Dr. Wayman’s testimony is DEVASTATING to the prosecution. If Judge Nelson rules that the Prosecution can present the screams and expert testimony that it can “definitely” be deemed Martin screaming, I think that will be good grounds for an appeal as to, at best, abuse of discretion, if not as a clearly erroneous ruling.

The fact that the Prosecution is asking to bring back Tom Owens shows that they haven’t learned their lesson yet, and need to get hammered some more on the current “state of the science” in voice recognition.

When I heard that Mr. Owens would be back for the prosecution, I was reminded of the old saying “when you find yourself in a hole, stop digging.” I had expected that the prosecution would have been adequately humiliated by Mr. Owens’ first appearance, but apparently not.

I think the prosecution may be taking a page from Mr. Owens’ playbook. If Owens doesn’t have enough audio, he adds more of the same in order to trick the software into doing what he wants it to do. If the prosecution doesn’t have a decent expert, they add more of the same in order to trick the judge into doing what they want.

It shouldn’t be hard for the defense to handle another Owens appearance. Like the self-cleaning oven, Owens is the self-refuting expert; the more he talks the more pathetic his argument becomes. I can’t imagine what he’s going to “rebut.”

This can all be solved very easily. What we need to do is to TEST Mr. Owens’ method. We get a few volunteers – perhaps some members of the prosecution team or perhaps Mr. Bernie Crump. We then replicate the circumstances under which the sounds were recorded – we go back to the scene where it happened. We then have Witness 11 call in to a recording station from her townhome. We then have the volunteers scream. Of course, we want to make this as realistic as possible, so I don’t think simply asking them to scream would be sufficient. We need to replicate the same extreme type of screaming that would have been made that night. While I don’t think it would be necessary to put any of the volunteers in fear for their lives, I think if we were to put them in enough pain, we might be able to get a similar type of scream. For our case, perhaps if we were to break a bone of the volunteer to generate the type of pain that would cause them to scream. Nothing life threatening, and nothing that would affect their day-to-day lives – maybe just the pinky finger on their non-dominant hand.
We then get a sample of those volunteers speaking in a normal manner. Perhaps we record their conversations with the doctor who is then treating the broken fingers. We take the first sample (the one second sample of them screaming while their bone is broken), we amplify it and we loop it enough times to make it long enough for Mr. Ownes’ machine to use. We take the second sample and we increase the pitch. Then we see if Mr. Owens’ software can make a match between the two known samples.

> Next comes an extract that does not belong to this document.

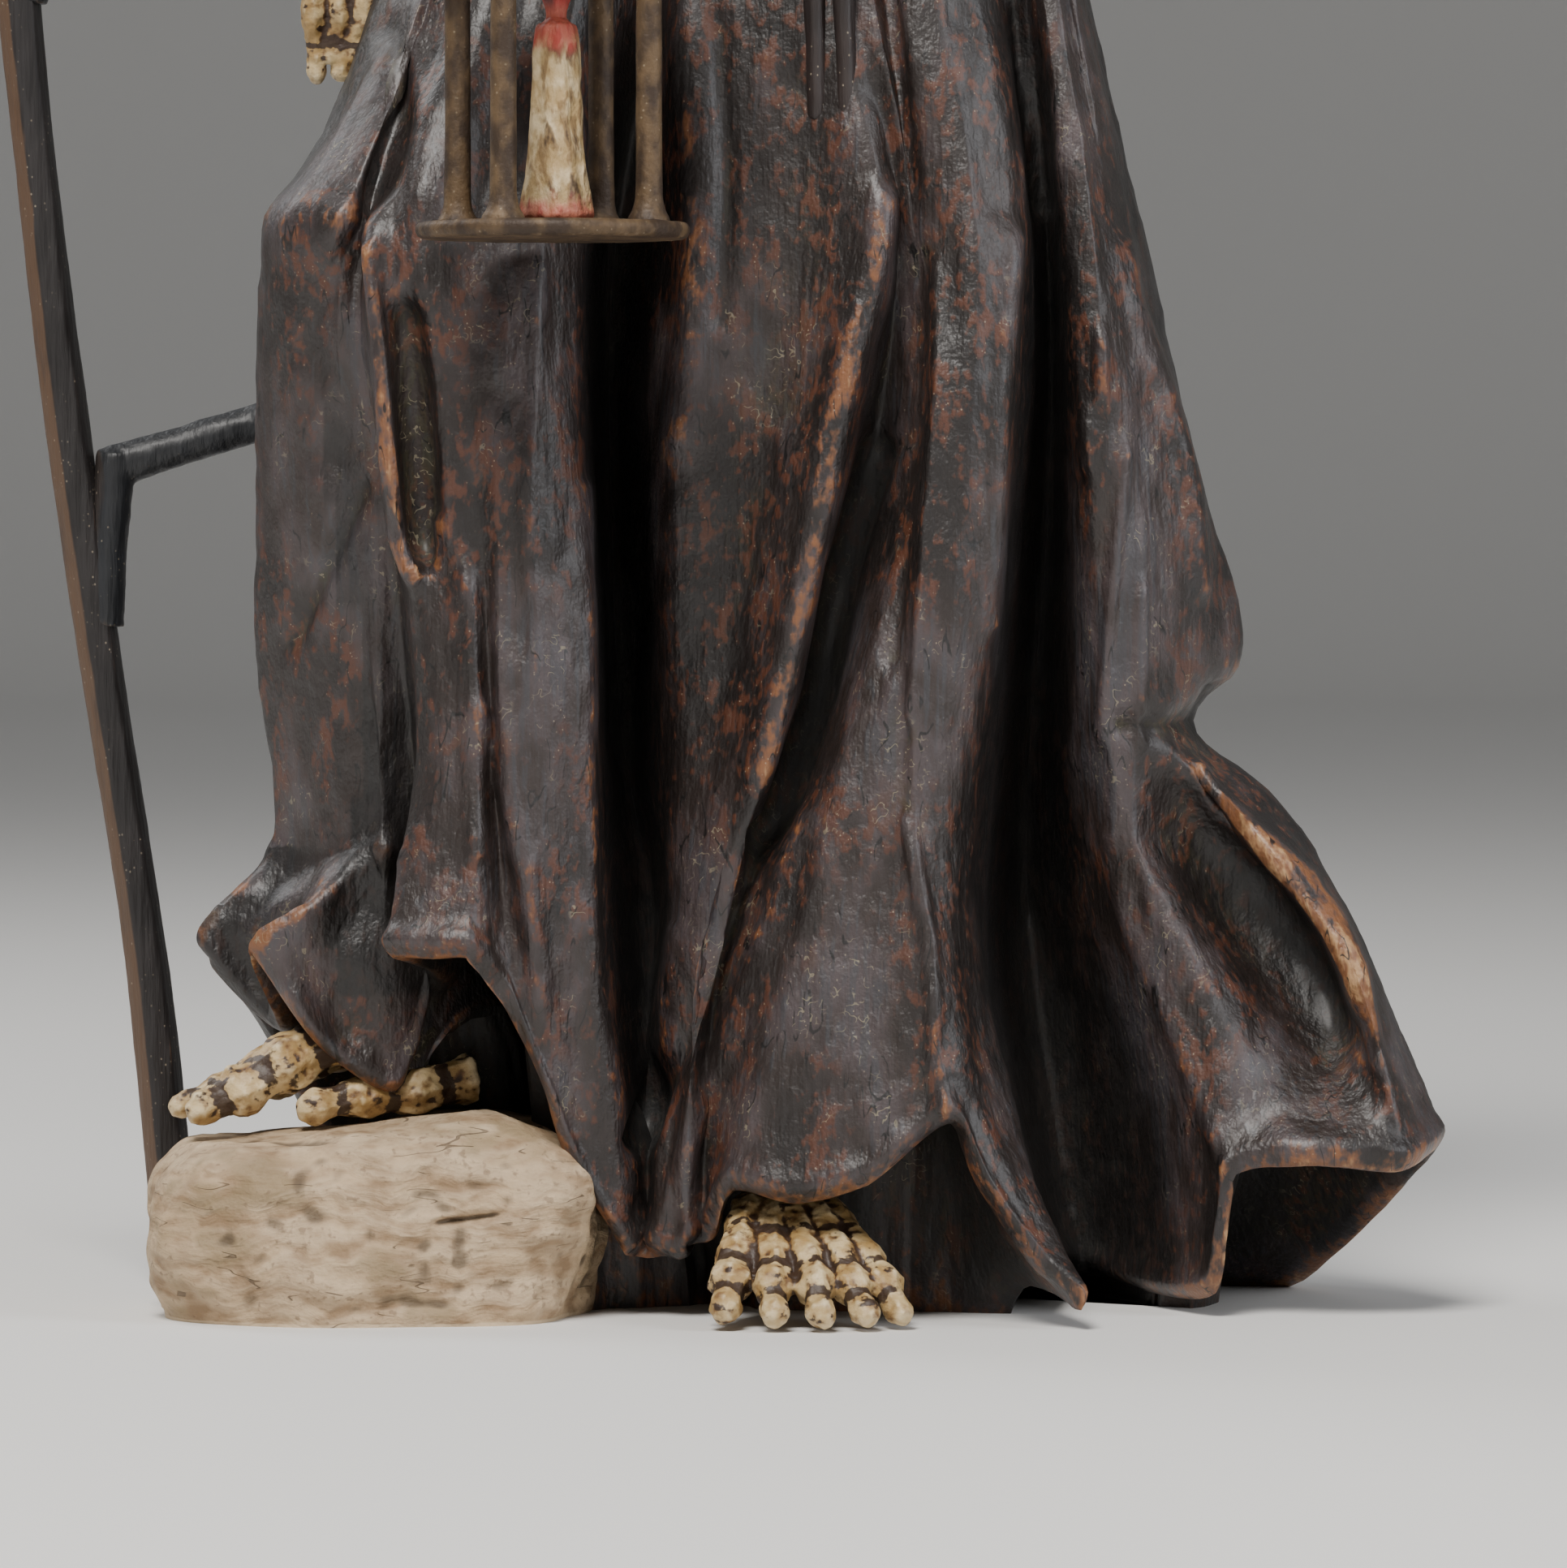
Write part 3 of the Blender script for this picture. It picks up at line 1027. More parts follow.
right_cloth, right_hollow = sleeve(RIGHT_SLEEVE, (1, 0, 0), 12)
left_cloth, left_hollow = sleeve(LEFT_SLEEVE, LEFT_ARM_SIDE, 10)
body, mantle = sew(stack(TORSO, 220, 8, torso_folds)), sew(stack(MANTLE, 260, 8, mantle_folds))
chest = carve("chest_and_mantle", [body, mantle], voxel=0.8, soften=4)
sleeves = carve("sleeves", [right_cloth, left_cloth], [right_hollow, left_hollow], voxel=0.78, soften=3)
for piece, seed in ((chest, 11), (sleeves, 13)):
    plain_cloth(weather(tool_marks(piece, 0.28, 5, seed), 4, 30))

# %% Hood
HOOD = [[296, -2, 4, 26, 21], [306, -2, 3, 24, 23], [318, -2, 1, 24.5, 26], [332, -2, 0, 24, 28],
    [346, -2, 1, 20, 26], [356, -2, 3, 13, 20], [362, -2, 7, 6, 12], [364, -2, 9, 1.5, 4]]
HOOD_OPENING = [[305, -2, -14, 7, 11], [314, -2, -17, 15, 14], [330, -2, -17, 18, 17],
    [343, -2, -15, 15, 16], [352, -2, -14, 7, 11]]


def hood_folds(turn, z):
    return 1 + 0.015 * np.cos(9 * turn + z / 9) + 0.01 * np.cos(17 * turn - z / 6)


hood = carve("hood", [sew(stack(HOOD, 160, 7, hood_folds))], [sew(stack(HOOD_OPENING, 60, 5))], 0.6, 4)
plain_cloth(weather(tool_marks(hood, 0.25, 4, 17), 4, 30))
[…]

surrealdreamer | June 18, 2013 at 3:39 pm

This is not about whether the screams are identified as Trayvon Martin. The point of the prosecutions expert witnesses is that they are not Georg Zimmerman. If that leaves them only to be Trayvon then so be it. Listening closely to Day 1 of the Frye hearing it was made clear that they were proving the voice or voices screaming were not that of George Zimmerman. At the time of this all starting they did not have Trayvon’s voice to make a comparison to but they did have Georges and there testimony was to prove it was not him screaming. I believe that later a sample of Trayvon’s voice did become available but it was irrelevant because they were only attempting to rule out the screams being that of George and I do believe they accomplished that.

    You might find these posts informative (or not, depends):

    Zimmerman Case: Experts Call State’s Scream Claims “Absurd” “Ridiculous” and “Imaginary Stuff” (http://bit.ly/11Xpik2)

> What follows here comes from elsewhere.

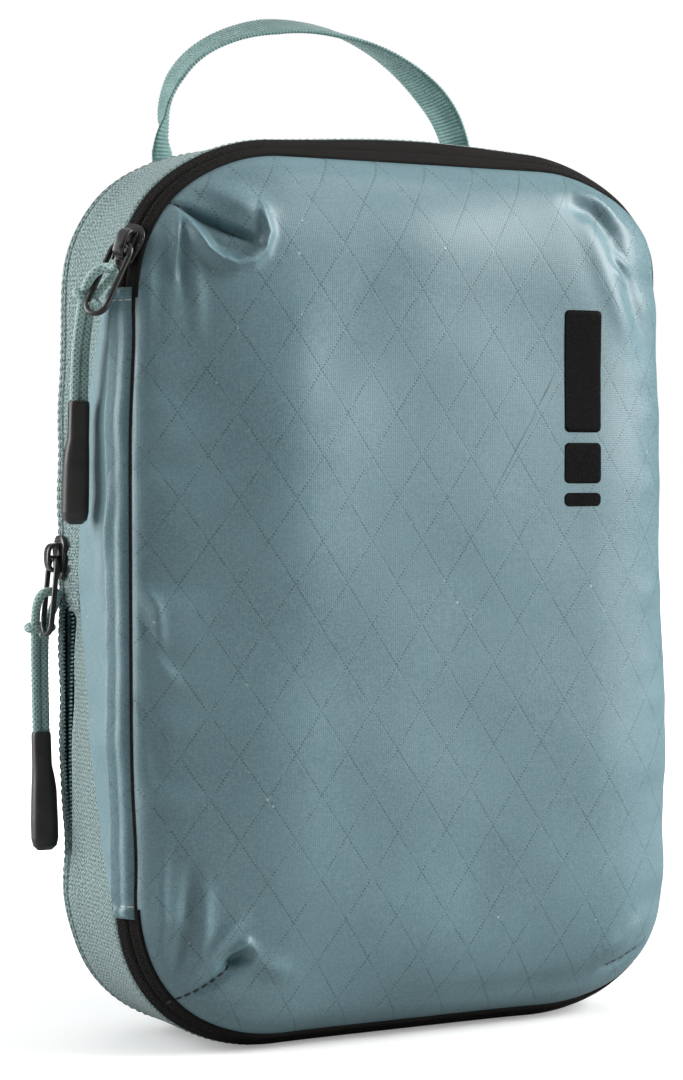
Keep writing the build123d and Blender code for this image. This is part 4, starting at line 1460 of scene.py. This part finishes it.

    Zimmerman Prosecution’s Voice Expert admits: “This is not really good evidence” (http://bit.ly/11XpmjK)

    Zimmerman Case: Dr. Hirotaka Nakasone, FBI, and the low-quality 3-second audio file (http://bit.ly/129wHbG)

    cazinger in reply to surrealdreamer. | June 19, 2013 at 12:41 am

    My apologies if my point was not clear enough. I was not suggesting that the state’s “experts” WERE matching the screams to Trayvon. Even THEY do not claim that they are doing that. I was suggesting that, if we were to try to test Mr. Owens’ method by using two samples that we KNEW were from the same person, yet, given the parameters of the experiment (one sample being of screams of limited time duration, screams heard from a distance, screams travelling from outside to inside, screams being transmitted over a cell phone and THEN recorded, etc and matching that up to normal speech recorded with much more controlled environment for the recording) and we found that these samples, perhaps even running the test various times with various speakers, STILL produced a “no match” result with Mr. Owens’ software and methodology, then perhaps the methodology itself is the reason for the “no match” result that was achieved when it was tried with the 911 call recording.

    After all, that is pretty much what the Defense experts (each with ACTUAL Phds) have been testifying to – that his methodology is flawed and will ALWAYS produce a “no match” result – even if it actually IS a match.